Hello one and all,
I hope you aren’t all suffering too badly today, just keep in the forefront of your mind that you will recover one day, fact. I thought i’d create a post about something which I strongly believe exacerbates the continuation of your Anxiety, and I too am very guilty of this.
What do I mean by the invisible catalyst? Reassurance. What does it mean? Well it simply means seeking advice on your situation (not illness), in order to ease how you are feeling or to put your mind at rest temporarily. I say temporarily because it doesn’t last. That reassurance you read last week has all but disappeared as now you need more. More reassurance that will just keep you going throughout your day and lessen the struggle with yourself and it’s debilitating symptoms.
As much as I am a supporter of any forums and websites that offer guidance and help into your condition, it isn’t them that can actually cure you, nor is it a doctor or psychiatrist. It’s you. You can seek all the reassurance and understanding out there about Anxiety, but it will be of no help if you do not use the tools acquired and implement it into your life.
This is easier said than done, I know. It’s so easy to want to reach for that forum, reach for that internet search again when you’re feeling down that will reassure you that you are ok, and that you are not actually going crazy after all. If only we actually believed it.
SO, unless you’re recovered fully and seek great pleasure in helping those in need, I would strongly, strongly, strongly suggest you stop googling, stop the reassurance and use what you’ve learned to put into practice. Every single time you visit a forum or google your symptoms, you are teaching you’re brain that it’s important. It isn’t important, at all. You are re-enforcing that Anxiety is dangerous and in actual fact, the irony is that it’s quite the opposite. It’s our survival mechanism protecting us. It just doesn’t know it’s sending us false signals.
Through using acceptance (until it becomes habitual), you will recover. If you don’t know about the accepted method, look up as much information as you can on Dr Claire Weekes. Once you know what to do (which is basically nothing other than accept every single aspect of your condition, no matter how bad your day is) you are on the right path to recovery. No, it isn’t going to manifest into Schizophrenia, no it isn’t a Brain Tumour, no you are not losing your mind and no it isn’t a Heart Attack. You are absolutely fine and always have been.
The next time you want to google your symptoms or seek more advice, just remember something. You already know you’re fine. You already know it’s just your frustration getting the better of you. When we stop googling, we will initially find it hard as learning, complaining and seeking reassurance about Anxiety actually becomes a bit of a hobby. (Only an unhealthy hobby of course, unless you’re recovered). You get this uncontrollable urge that compels you to keep going back and back , wanting more, there must be something else I haven’t learned about yet, I need more. And the more you do it, the deeper entangled you become into the cobweb. Break out of the web strand by strand, slowly, over time.

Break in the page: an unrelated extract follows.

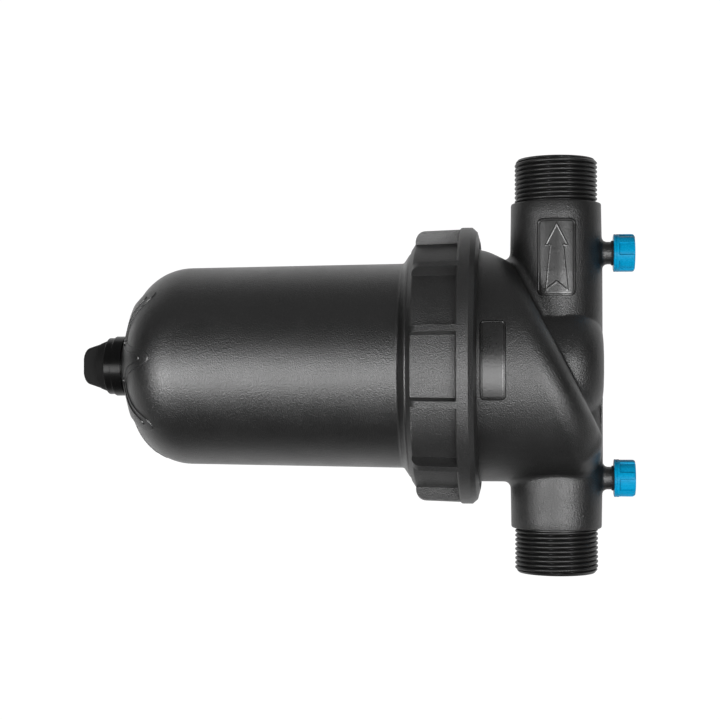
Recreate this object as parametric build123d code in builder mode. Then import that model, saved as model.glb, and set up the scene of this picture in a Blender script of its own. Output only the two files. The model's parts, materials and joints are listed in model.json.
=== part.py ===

If you were not consumed with Anxiety and this post was about something you actually enjoyed doing, you would have finished reading it completely satisfied and content with what you need to do and would never come back here to read it again, and again. As we have Anxiety though, this is harder to do. But it is very possible. So I am going to tell you, not advise you, tell you. Read this post over and over if you have to and let it sink in deep, remember it habitually so that the next time you want to google, think to yourself : ‘No, i’m ok, just keep accepting’. Whether it be days, weeks or months, keep accepting. I guarantee the rewards will be worth it and you will be able to live a life more satisfying than anything before.
So please... have patience, take heart and display courage.
End the resistance to any part of the condition, including reassurance and it will end with you.